Missão cumprida mas demasiado comprida >> Portugal precisava de ganhar para se manter vivo e conseguiu-o com merecimento. Mas depois do golo parece que teve vergonha de continuar a jogar bem
Corpo do artigo
Uma inédita Seleção portuguesa sem jogadores de FC Porto e Benfica no onze inicial, apoiada por um público excelente, via-se na obrigação de vergar a Rússia para sonhar com o Brasil. A tarefa poderia parecer gigantesca pela pressão que a equipa deixara que se abatera sobre ela própria noutros carnavais. Agora não havia margem de erro de um dos lados, o português, mas era de esperar um adversário matreiro e sabido. Não muito forte, porque a única equipa do grupo que poderá ser pontualmente muito forte é Portugal. Ou seja, em condições normais, manda o potencial das equipas que Portugal ganhe de cada vez que defrontar este adversário, sendo desta feita essa determinação originada por maus resultados anteriores. A equipa portuguesa entrou determinada e com uma atitude que, repetida noutros jogos, não teria feito deste tão importante. Era importante marcar cedo e o golo apareceu, mas não foi tranquilizador durante muito tempo.

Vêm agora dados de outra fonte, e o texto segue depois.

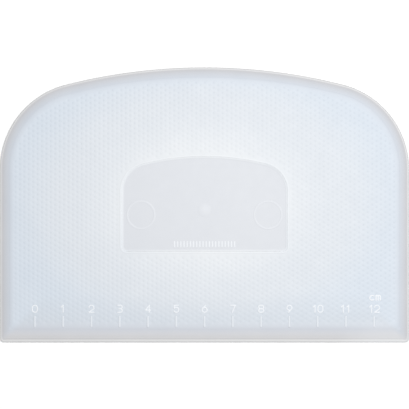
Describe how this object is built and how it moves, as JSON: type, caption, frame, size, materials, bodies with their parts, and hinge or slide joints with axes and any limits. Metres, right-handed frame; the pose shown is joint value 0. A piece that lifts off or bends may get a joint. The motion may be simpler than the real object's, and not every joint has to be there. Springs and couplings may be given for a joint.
{
  "type": "bench scraper",
  "caption": "Flexible translucent plastic dough card with a straight scraping edge, a crowned top, a textured grip field and a moulded centimetre scale.",
  "frame": {"origin": "middle of the flat back face that the card lies on", "axes": "+X along the straight edge, towards the high end of the scale; +Y from the straight edge to the crown; +Z out of the textured front face"},
  "size_m": [0.145, 0.0974, 0.0023],
  "materials": {
    "edge_plastic": "smooth translucent polypropylene, thin, greyer and clearer towards the edge",
    "field_plastic": "milky translucent polypropylene with a fine hexagonal grip texture",
    "panel_plastic": "smooth milky translucent polypropylene with a satin surface",
    "mark_plastic": "raised strokes of the same polypropylene, whiter because they catch the light"
  },
  "bodies": {
    "root": {"straight_blade": "edge_plastic", "left_side_rim": "edge_plastic", "right_side_rim": "edge_plastic", "left_shoulder_rim": "edge_plastic", "right_shoulder_rim": "edge_plastic", "crown_rim": "edge_plastic", "grip_field": "field_plastic", "centre_panel": "panel_plastic", "panel_border": "mark_plastic", "scale_ticks": "mark_plastic", "scale_numerals": "mark_plastic", "unit_mark": "mark_plastic", "gate_mark": "mark_plastic", "ejector_marks": "mark_plastic", "legend_bars": "mark_plastic"}
  },
  "joints": []
}
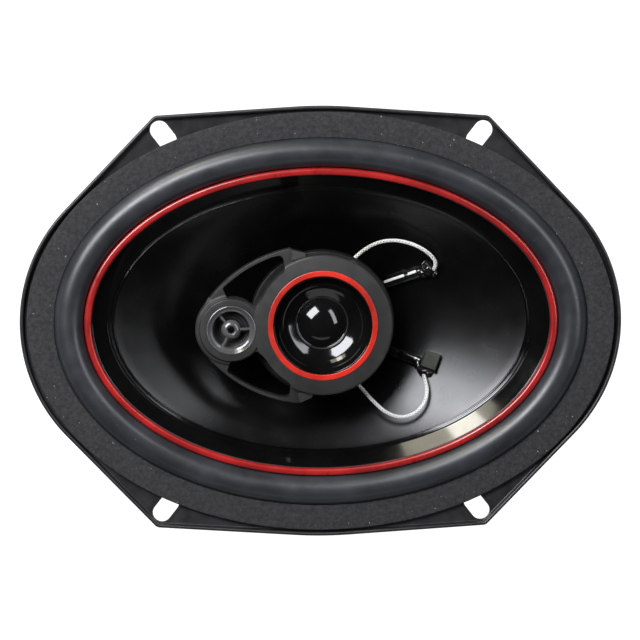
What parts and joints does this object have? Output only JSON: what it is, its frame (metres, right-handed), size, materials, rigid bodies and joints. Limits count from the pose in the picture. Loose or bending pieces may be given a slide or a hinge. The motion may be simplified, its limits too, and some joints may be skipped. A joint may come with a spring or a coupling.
{
  "type": "coaxial car speaker",
  "caption": "Oval coaxial car loudspeaker: steel basket, rubber surround, black cone with red trim, and a central tweeter pod with a small satellite.",
  "frame": {"origin": "centre of the frame's rear mounting plane, on the speaker's axis", "axes": "+Z out of the front along the speaker's axis, +X along the long side, +Y along the short side"},
  "size_m": [0.232, 0.1668, 0.0741],
  "materials": {
    "basket_paint": "satin black paint on stamped steel",
    "gasket_rubber": "textured dark grey foam rubber",
    "surround_rubber": "moulded butyl rubber, satin",
    "cone_black": "glossy black moulded cone",
    "trim_red": "glossy red",
    "ring_red": "satin orange red",
    "glue_black": "set black glue",
    "former_film": "amber film",
    "copper_wire": "enamelled copper wire",
    "spider_cloth": "resin-dipped woven cloth",
    "plated_steel": "zinc-plated steel",
    "ferrite": "ground ferrite",
    "rivet_steel": "bright steel",
    "stem_metal": "turned aluminium",
    "pod_plastic": "fine-textured dark grey moulding",
    "cover_plastic": "satin black moulding",
    "horn_gloss": "glossy black moulding",
    "dome_film": "glossy black film",
    "tweeter_rubber": "soft black rubber",
    "neodymium": "nickel-plated neodymium",
    "capacitor_sleeve": "dark blue shrink sleeve",
    "piezo_brass": "brass disc with a ceramic face",
    "paper_film": "black film",
    "phenolic": "brown phenolic board",
    "tinned_brass": "tinned brass",
    "braid": "tinned copper braid"
  },
  "bodies": {
    "frame": {"basket": "basket_paint", "basket_rivets": "rivet_steel", "front_gasket": "gasket_rubber", "surround": "surround_rubber", "spider": "spider_cloth", "top_plate": "plated_steel", "ferrite_magnet": "ferrite", "back_plate_and_pole": "plated_steel", "pod_bolt": "rivet_steel", "pod_stem": "stem_metal", "stem_nut": "rivet_steel", "pod_housing": "pod_plastic", "pod_rear_cover": "cover_plastic", "tweeter_trim_ring": "ring_red", "tweeter_waveguide": "horn_gloss", "tweeter_surround": "tweeter_rubber", "tweeter_pole_plate": "plated_steel", "tweeter_magnet": "neodymium", "tweeter_cup": "plated_steel", "crossover_capacitor": "capacitor_sleeve", "supertweeter_grille": "horn_gloss", "satellite_cap": "cover_plastic", "terminal_board": "phenolic", "terminal_rivets": "rivet_steel", "positive_terminal": "tinned_brass", "negative_terminal": "tinned_brass", "upper_front_lead": "braid", "lower_front_lead": "braid", "positive_rear_lead": "braid", "negative_rear_lead": "braid"},
    "cone_assembly": {"cone": "cone_black", "cone_trim_ring": "trim_red", "upper_lead_joint": "glue_black", "lower_lead_joint": "glue_black", "upper_coil_lead": "glue_black", "lower_coil_lead": "glue_black", "voice_coil_former": "former_film", "voice_coil_winding": "copper_wire"},
    "tweeter_dome_assembly": {"tweeter_dome": "dome_film", "tweeter_voice_coil": "copper_wire"},
    "supertweeter_motor": {"supertweeter_diaphragm": "paper_film", "piezo_element": "piezo_brass"}
  },
  "joints": [
    {"name": "cone_travel", "type": "slide", "parent": "frame", "child": "cone_assembly", "axis": [0, 0, 1], "range_m": [-0.004, 0.004], "stiffness_N_per_m": 3000, "deforming": ["surround", "spider", "upper_front_lead", "lower_front_lead", "positive_rear_lead", "negative_rear_lead"]},
    {"name": "tweeter_dome_travel", "type": "slide", "parent": "frame", "child": "tweeter_dome_assembly", "axis": [0, 0, 1], "range_m": [-0.0003, 0.0003], "stiffness_N_per_m": 5000, "deforming": ["tweeter_surround"]},
    {"name": "supertweeter_travel", "type": "slide", "parent": "frame", "child": "supertweeter_motor", "axis": [0, 0, 1], "range_m": [-0.0001, 0.0001], "stiffness_N_per_m": 8000}
  ]
}
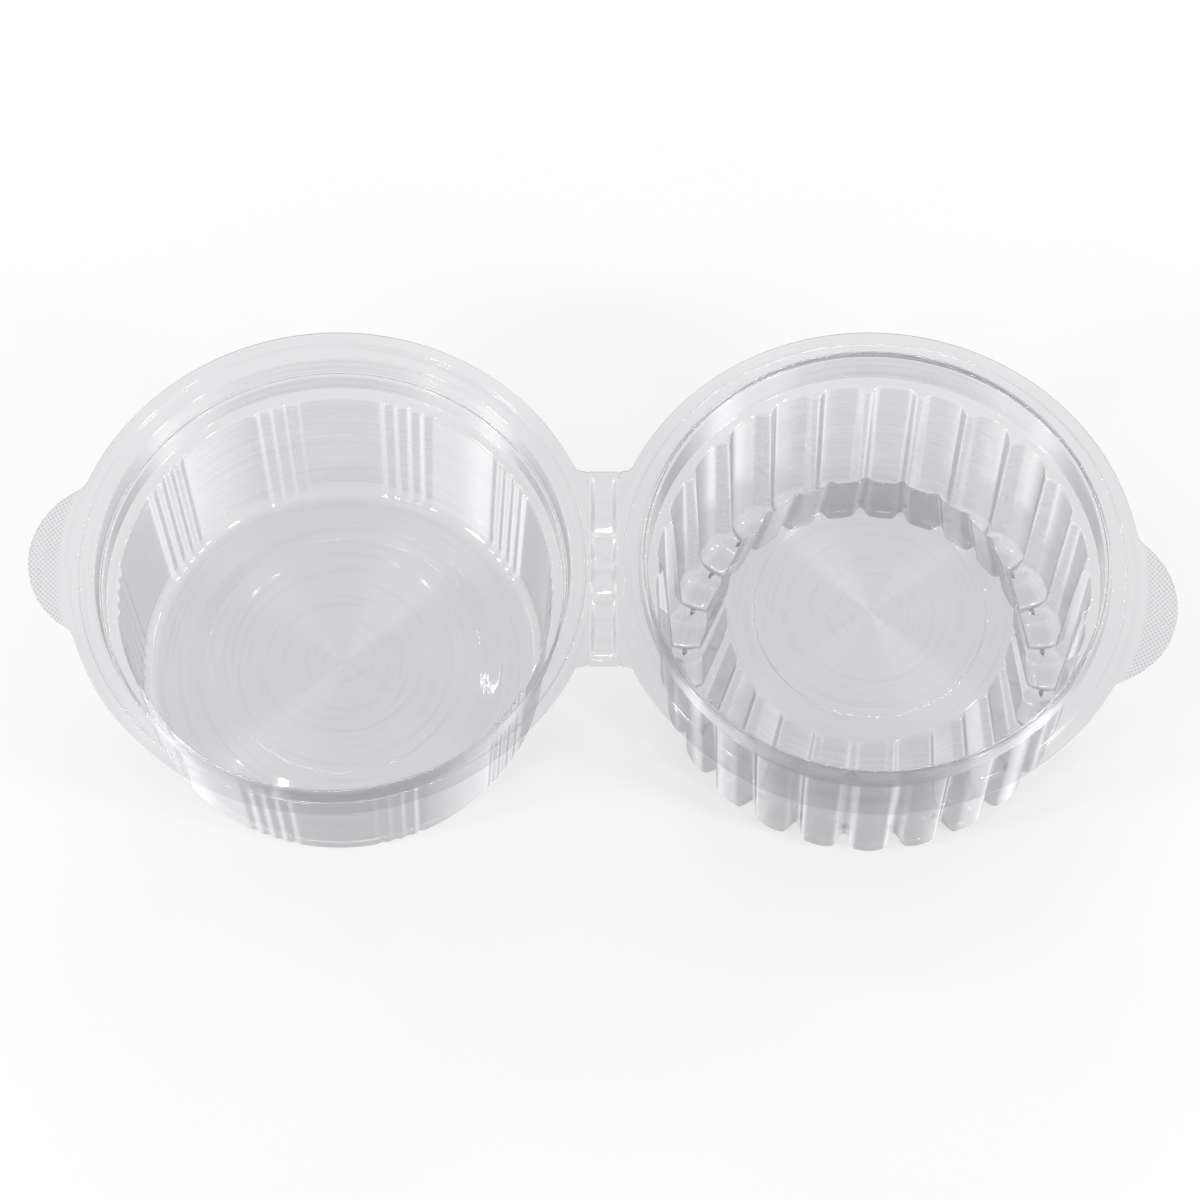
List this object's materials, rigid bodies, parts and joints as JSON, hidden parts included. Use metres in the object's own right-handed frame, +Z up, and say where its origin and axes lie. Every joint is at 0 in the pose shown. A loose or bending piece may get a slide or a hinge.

Paulo Bento apresentou um esquema de jogo um pouco diferente do habitual. Com o propósito evidente de inventar espaço para Cristiano Ronaldo e escondê-lo das marcações, arranjou-lhe uma posição falsa de meio-ala, meio-segundo avançado, de modo a poder movimentar-se em campo e tornar imprevisível a forma de atacar lusa. Uma apostas dessas consegue-se com sucesso tendo em campo um jogador como João Moutinho, ontem investido em funções de número 10, ou mais ainda, pois foi organizador-pensador-lançador e operário. A novidade estratégica apoiava-se no facto de Raul Meireles encostar em Miguel Veloso, formando um duplo pivô defensivo, ao passo que Coentrão tinha via verde para disparar pelo corredor esquerdo e João Pereira retraía-se um pouco mais à direita, até por ter à frente dele Vieirinha.
A pressão portuguesa, alta e constante na primeira meia hora, esbarrou vezes sem conta numa Rússia italianizada, organizada mas defensiva, onde um jogador criativo como Dzagoev, por exemplo, não cabe para que a equipa jogue com dois laterais-esquerdos. O onze de Fabio Capello começou por não querer ser um parceiro de jogo, mas assim um lado que não quer deixar jogar, se bem que não esquecendo o cinismo do contra-ataque, mesmo quando um avançado sozinho se desgraça fisicamente a tentar segurar e dar trabalho a uma defesa de quatro.
O golo de Postiga acalmou a equipa portuguesa, a vontade de atacar muito transformou-se em boa posse de bola, intencional, à procura do momento para rasgar a defesa contrária. Moutinho procurava Ronaldo e apesar de os golos não aparecerem ficava no ar a boa ideia que estava na origem de tal forma de jogar. Só que depois de meia hora de domínio absoluto a equipa lusa deixou-se perturbar, perdeu discernimento e cometeu erros que poderiam ter dado mau resultado para quem tanto precisava de (e queria) ganhar. A partir de determinada altura, aí pela metade da segunda parte, Portugal pôs-se a jeito para sofrer um desgosto. O meio-campo deixou de controlar o jogo, permitiu saídas rápidas para o ataque e tanto Shirokov como Kerzhakov ou Bystrov (bicicleta arrepiante) podiam ter batido Patrício. É que do lado português Moutinho e Ronaldo pairavam muito acima de todos os outros - é essa a realidade da equipa (pelo menos) nesta altura -, mas não conseguiam fazer tudo. À Rússia, que defende bem e poucas vezes se desorganiza, interessava que o jogo se partisse e a bola andasse de uma área para a outra rapidamente. Alinhar no esquema poderia ser desastroso para as aspirações lusas, como se viu em alguns contra-ataques em que a bola era cruzada da linha de fundo para trás e Portugal não tinha a devida cobertura na cabeça da área.
O importante para os portugueses ficou feito, a equipa volta a ter o Brasil como meta, mas tão fantástico público merecia uma pouco mais do que uma entrada à campeão e depois esperar com impaciência que terminasse depressinha, por o dito potencial campeão se ter ido embora cedo, dando lugar a um grupo solidário e valente. Aceita-se - se calhar é mais correto tolera-se -, porque não era dia de nota artística. Os pontos pesavam muito.